Chinese foreign minister during his recent visit to Dhaka proposed to sign FTA to reduce bilateral trade imbalance. Annual bilateral trade between Bangladesh and China stands at $8,000 million, of which Bangladesh's export is only $740 million. Bangladesh's export items for Chinese market include readymade garment, frozen food, tea, leather, agricultural and jute products.

In order to reduce huge trade gap, export-oriented investment is needed by Bangladesh so that new products can be exported to China. China is interested in relocating their high-cost factories to Bangladesh.

Some argued that FTA is normally signed between countries with complementarities, which is not the case with Bangladesh and China. In that since Bangladesh does not appear to be a country suitable for FTA with China.

In fact the proposed FTA needs to be a comprehensive one. China has already agreed to relocate some factories to Bangladesh since their overall cost of production has increased. After producing goods in Bangladesh, China will take back those for their domestic consumption.
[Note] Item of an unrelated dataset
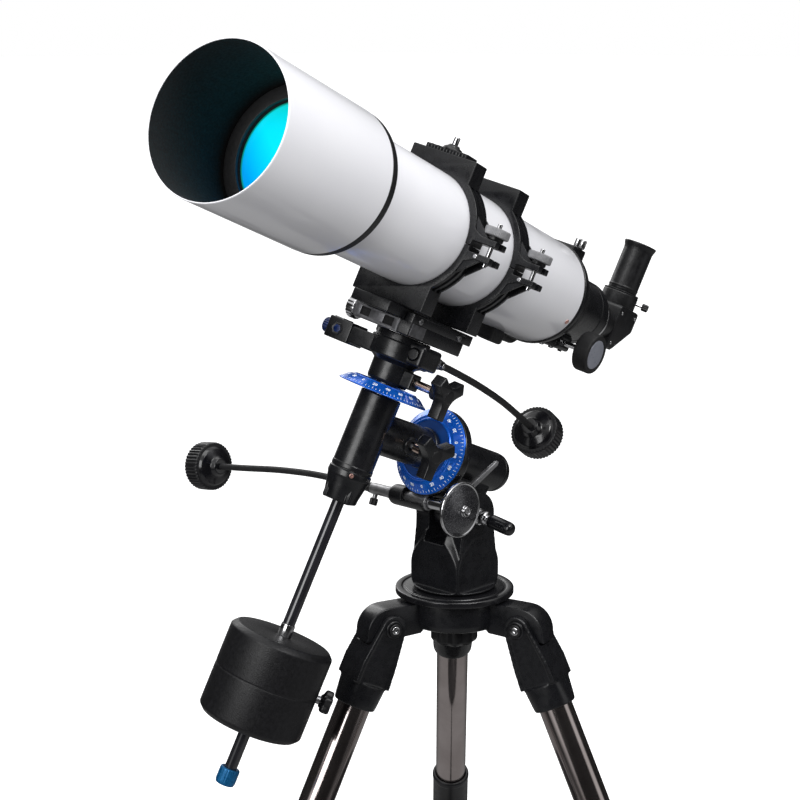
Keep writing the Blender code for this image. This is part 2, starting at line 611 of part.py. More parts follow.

This may be a basis for FTA with China.

Bangladesh is now enjoying some duty benefit in the Chinese market as a least developed country. But this will disappear as soon as it becomes a developing country. It is estimated that FTA study and negotiations will take at least five years. Bangladesh need expert consultants for the study and negotiation. Bangladesh trade officials have to be assisted for such an exercise. FTA will come into effect after Bangladesh graduates to the developing country status. It is expected that Chinese investment to Bangladesh will increase manifold once the FTA is signed.

Bangladesh and China inked a memorandum of understanding for conducting the study when Chinese President Xi Jinping visited Dhaka in October 2016. There is no problem in exploring the FTA possibility with China. But reexport from Chinese investment has to be massive in order to match Chinese exports. The key issue here is reexport to China from Bangladesh. Relocation from China should not be the only criteria. There has to be fresh investment to exploit the potential of Bangladesh.

Bangladesh and China are unequal partners. There must be enabling measures for making FTA functional. China will have to be generous for making FTA between the two countries workable. Capacity building in Bangladesh has to be given top priority.

Syed Jamaluddin is an economist and columnist.